Relatório 2. Segundo o relatório de Xavier Viegas, "apenas quatro das 65 vítimas deste incêndio perderam a vida dentro de casa", em situações que estão a ser investigadas pela equipa de peritos da Faculdade de Ciências da Universidade de Coimbra. "Todas elas tinham algum tipo de problema de mobilidade ou saúde. Verificou-se que para a larga maioria das vítimas, e mesmo para outras pessoas que sobreviveram à exposição ao fogo enquanto fugiam, a permanência em casa teria sido a opção mais segura."

Relatório 3. O relatório não se debruça de forma particular sobre as mortes, em particular na Estrada Nacional 236-1, onde morreram 47 das 65 vítimas. Esta estrada "constitui uma importante via de circulação entre os três municípios da triangulação do incêndio, pelo que se estranha que, de acordo com o princípio da precaução, o trânsito não tenha sido encerrado na mesma". E deixa um reparo à GNR, uma vez que cabe a esta corporação exercer "missões de condicionamento de acesso, circulação e permanência de pessoas e bens".

O sistema de comunicações no terreno

Relatório 1. Os especialistas da CTI acabam por minimizar a resposta dos sistemas de comunicações. "As características do incêndio, as condições em que evoluía e as previsões meteorológicas existentes não anteviam o seu domínio rápido."Mas apontam insuficiências ao SIRESP, "estruturalmente rígido", defendendo que "o sistema de comunicações deve estar preparado para acudir a todos os locais, mesmo os mais inacessíveis, para debelar os seus efeitos", "socorrer as pessoas", "defender o património" e "preservar o ambiente."

Relatório 2. Segundo o documento preparado por Xavier Viegas, "o acesso aos lugares e povoações tornou-se difícil e embora os recursos de combate já fossem em número significativo, a dificuldade com as comunicações incapacitou o comando na alocação destes meios na prestação de socorro às pessoas e na proteção de bens". Ao longo das suas 238 páginas referem-se muitas vezes as "dificuldades de comunicação" sentidas, que afetaram as decisões tomadas e não tomadas e os alertas para a situação cada vez mais difícil no terreno.

Relatório 3. Para o CEIPC, "o colapso das comunicações em vários momentos vitais da operação constitui um dos réus das consequências catastróficas que se verificaram" no incêndio. "A impossibilidade de manter em permanência um fluxo de comunicações" do posto de comando para o terreno "foi o principal responsável pela incapacidade de gerir em tempo útil os inúmeros pedidos de socorro formulados, através de diversas vias, por cidadãos ameaçados pelas chamas", acusa o relatório, que refere a "falta de robustez da rede SIRESP".

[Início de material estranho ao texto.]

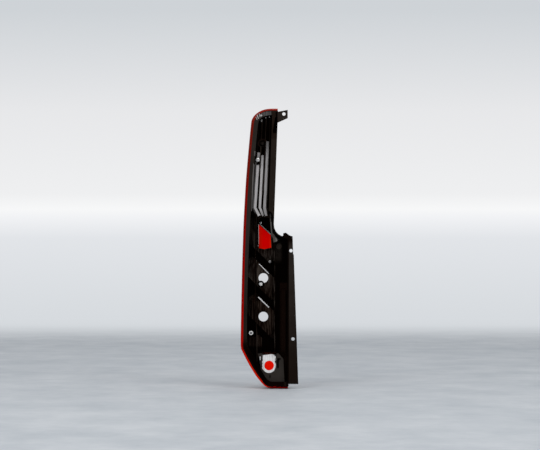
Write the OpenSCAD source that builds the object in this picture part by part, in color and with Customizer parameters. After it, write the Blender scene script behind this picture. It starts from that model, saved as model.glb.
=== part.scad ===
// Rear lamp cluster for a tall van: a narrow black housing with a red lens over its front.
// X runs across the lamp, -Y points out of its back towards the vehicle and +Z points up.
// The origin lies midway between the two holes of the side flange, on the flange's back face.

/* [Outline] */
// Height of the lens edge above the origin
top_z = 485; // [470:1:500]
// Depth of the lens edge below the origin
bottom_z = 244; // [240:1:260]
// Reach of the lens to the left at its lower knee
knee_x = 134; // [130:1:140]
// Depth of the knee below the origin
knee_z = 134; // [125:1:145]
// Reach of the lens to the left where the top shoulder starts
shoulder_x = 105.5; // [103:0.5:109]
// Width of the top shoulder curve
shoulder_w = 53; // [48:1:56]
// Height of the top shoulder curve
shoulder_h = 40; // [34:1:50]
// Bow of the long left side
side_bow = 8; // [5:0.5:11]
// Radius of the round at the foot of the slanted lower edge
toe_r = 40; // [34:1:46]
// Distance of that round's centre to the left of the origin
toe_x = 49; // [45:1:53]
// Distance of the column's right edge to the left of the origin, at the top
column_top_x = 36; // [33:0.5:39]
// Distance of the column's right edge to the left of the origin, at the waist
column_low_x = 47; // [45:0.5:49]
// Height of the waist, where the lower body starts
waist_z = 152; // [148:1:156]
// Width of the hollow curve at the waist
waist_w = 27.5; // [25:0.5:30]
// Height of the hollow curve at the waist
waist_h = 31; // [26:1:36]
// Distance of the lower body's right edge to the left of the origin
body_x = 9; // [8:0.5:10]

/* [Housing] */
// Width of the lens edge that shows round the rim
lens_show = 6; // [5:0.1:6.4]
// Width of the flat rim band
rim_w = 11; // [9.5:0.5:12.5]
// Width of the flat band down the right side of the column
column_band = 15; // [13:0.5:16]
// Height above the waist over which that band tapers off
band_taper_h = 35; // [30:1:40]
// Thickness of the rim and the flange
rim_t = 3; // [2:0.25:3.5]
// Thickness of the moulded walls
wall = 2.5; // [2:0.1:2.8]
// Depth of the main floor behind the rim
floor_y = 38; // [35:0.5:40]
// Depth of the column's floor behind the rim
column_y = 17; // [15:0.5:19]
// Depth of the backs of the bulb chambers behind the rim
chamber_y = 9; // [8:0.5:11]
// Radius of the bulged backs of the bulb chambers
dome_r = 110; // [100:1:130]
// Depth of the upright ribs behind the rim
rib_y = 7; // [5:0.5:9]
// Thickness of the upright ribs
rib_t = 2.4; // [1.8:0.1:3]
// Width of the shallow flutes in the chamber backs
flute_w = 1.8; // [1.2:0.1:2.4]
// Depth of the fog lamp's pocket panel behind the rim
pocket_y = 15; // [13:0.5:17]

/* [Bulb openings] */
// Radius of the bulb openings
bulb_r = 12.6; // [12.4:0.1:13.4]
// Distance of the two middle bulbs to the left of the origin
bulb_x = 74.5; // [73:0.5:76]
// Height of the indicator bulb
indicator_z = 43.5; // [42:0.5:45]
// Spacing between the two middle bulbs
bulb_pitch = 100.5; // [99:0.5:102]
// Radius of the fog bulb's opening
fog_r = 12; // [11:0.1:13]
// Distance of the fog bulb to the left of the origin
fog_x = 59; // [58:0.5:60]
// Depth of the fog bulb below the origin
fog_z = 184.5; // [183:0.5:186]
// Width of the light slits beside the middle bulbs
slit_w = 3.4; // [2.6:0.1:4]

/* [Column slots] */
// Width of the outer slot
slot_w1 = 7.2; // [6:0.1:8]
// Width of the middle slot
slot_w2 = 6.4; // [5:0.1:7]
// Width of the inner slot
slot_w3 = 7.6; // [6:0.1:8]
// Thickness of the ribs between the slots
slot_rib = 2.4; // [1.8:0.1:2.8]

/* [Fixings] */
// Spacing of the two flange holes along the height
flange_pitch = 229.6; // [226:0.1:233]
// Sideways step from the upper to the lower flange hole
flange_step = 5.2; // [4.6:0.1:5.8]
// Radius of the holes in the flange and the ear
fixing_r = 4.4; // [3.5:0.1:4.6]
// Height of the ear's hole
ear_z = 470.2; // [468:0.1:472]
// Distance of the ear's hole to the left of the origin
ear_x = 21.1; // [20:0.1:22]
// Depth of the flange's foot below the origin
flange_foot_z = 232; // [228:1:236]
// Outer radius of the threaded insert
insert_r = 5.6; // [5:0.1:6]
// Bore radius of the threaded insert
insert_bore_r = 2.5; // [2:0.1:3]
// Length of the threaded insert
insert_h = 12; // [9:0.5:15]
// Radius of the reflector screws' shanks
screw_r = 1.9; // [1.5:0.1:2.1]

/* [Lens] */
// Depth of the lens front behind the rim, at its highest
lens_depth = 96; // [90:1:105]
// Fall of the lens front towards its ends
lens_drop = 20; // [10:1:24]
// Thickness of the lens
lens_t = 3; // [2.6:0.1:3.2]
// Height of the upper edge of the clear band
clear_top_z = 100; // [96:1:104]
// Depth of the lower edge of the clear band below the origin
clear_foot_z = 110; // [106:1:114]

/* [Inner parts] */
// Thickness of the reflectors
reflector_t = 1.4; // [1:0.1:1.8]
// Thickness of the bezel
bezel_t = 2; // [1.5:0.1:2.5]
// Height of the dividers on the bezel
divider_h = 14; // [10:1:16]
// Height of the reflex insert
reflex_h = 70; // [60:1:76]
// Thickness of the reflex insert
reflex_t = 4; // [3:0.5:6]
// Clearance between parts that fit into each other
fit = 0.4; // [0.3:0.05:0.5]

/* [Hidden] */
$fn = 48;

black = [0.13, 0.12, 0.11];
red = [0.75, 0.05, 0.02];
clear = [0.85, 0.88, 0.92, 0.6];
silver = [0.8, 0.8, 0.8];
steel = [0.6, 0.59, 0.57];

// Levels along the depth, counted from the rim's back face towards the lens
floor_front = floor_y + wall;
column_front = column_y + wall;
bezel_y = floor_front + reflector_t;
bezel_front = bezel_y + bezel_t;
weld_wall_y = 14;
lens_back = rim_t + fit;
beyond = 200;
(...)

Proteção civil e defesa das florestas

Relatório 1. O relatório da comissão criada pelo Parlamento propõe que "os sistemas de proteção civil devem ser constituídos por profissionais que devem possuir as competências e a experiência adequada para o desempenho das funções". Defende-se a necessidade de "autonomizar" a "proteção de pessoas e bens" e a "gestão dos incêndios rurais" por, atualmente, se dar prioridade à primeira, o que implica "enorme desajustamento de meios, objetivos e responsabilidades", com "desequilíbrios que afetam fortemente as duas componentes".

Relatório 2. O relatório coordenado por Xavier Viegas, pedido pelo Ministério da Administração Interna, recomenda "um grande cuidado na seleção dos quadros de comando da estrutura da ANPC e dos Bombeiros", defendendo "que em todos os escalões haja uma melhor qualificação dos agentes de proteção civil", apontando ainda para a "maior profissionalização dos Bombeiros". E sugere-se "uma maior integração de recursos técnicos e de conhecimento científico em todas as tarefas de gestão dos incêndios florestais".

Relatório 3. No relatório coordenado por Duarte Caldeira para o CEIPC, defende-se que o sistema de proteção civil "tal como se encontra atualmente configurado, revela inúmeras fragilidades". "É necessário assumir uma transformação conceptual e orgânica do atual sistema de proteção civil, redefinindo a missão de combate aos incêndios florestais e a respetiva atribuição de responsabilidade a agentes e instituições, fazendo uma clara distinção entre defesa do espaço florestal e defesa de pessoas, infraestruturas económicas e habitações."